WHAT IS NEEDED:
Each line containing the word "from" should be found and copied.
--- Start of GIVEN INFORMATION ---
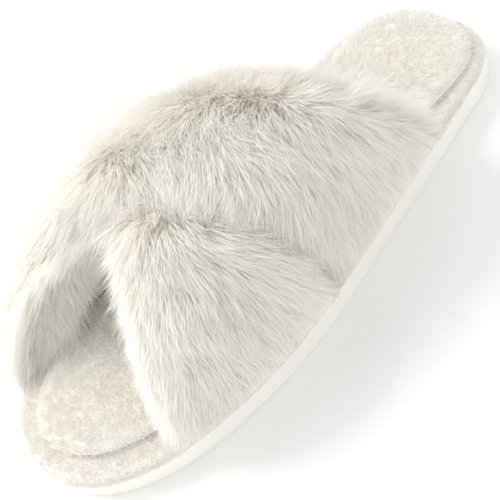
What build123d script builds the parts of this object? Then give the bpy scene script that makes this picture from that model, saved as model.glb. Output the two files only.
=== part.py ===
"""Cross-band fluffy house slipper for the left foot, in millimetres.

+Z is up, the toe points along -Y and the lateral side of the foot is +X. The origin lies on
the underside of the outsole, below the middle of the foot.
"""
from build123d import *
from math import cos, pi, radians, sin
import os

# Sole outline, seen from above: from the toe tip along the lateral side to the heel and back.
SOLE_OUTLINE = [
    (-6, -134), (14, -127.5), (35.5, -102), (47.5, -60), (49.5, -13), (43, 34), (37, 74),
    (31.5, 107), (27, 124), (19, 132), (3, 133), (-20, 125.5), (-33.5, 107), (-37, 74),
    (-38.5, 34), (-44.5, -13), (-49, -60), (-44.5, -101), (-27, -127),
]
EDGE_SAMPLES = 240      # points read from the outline to find its width

# Sole stack, from the floor up.
OUTSOLE_HEIGHT = 12.0
FILLER_HEIGHT = 1.2
BOARD_HEIGHT = 1.4
FOAM_HEIGHT = 3.0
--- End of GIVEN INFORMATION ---
TASK ANSWER:
What build123d script builds the parts of this object? Then give the bpy scene script that makes this picture from that model, saved as model.glb. Output the two files only.
from build123d import *
from math import cos, pi, radians, sin
# Sole outline, seen from above: from the toe tip along the lateral side to the heel and back.
EDGE_SAMPLES = 240      # points read from the outline to find its width
# Sole stack, from the floor up.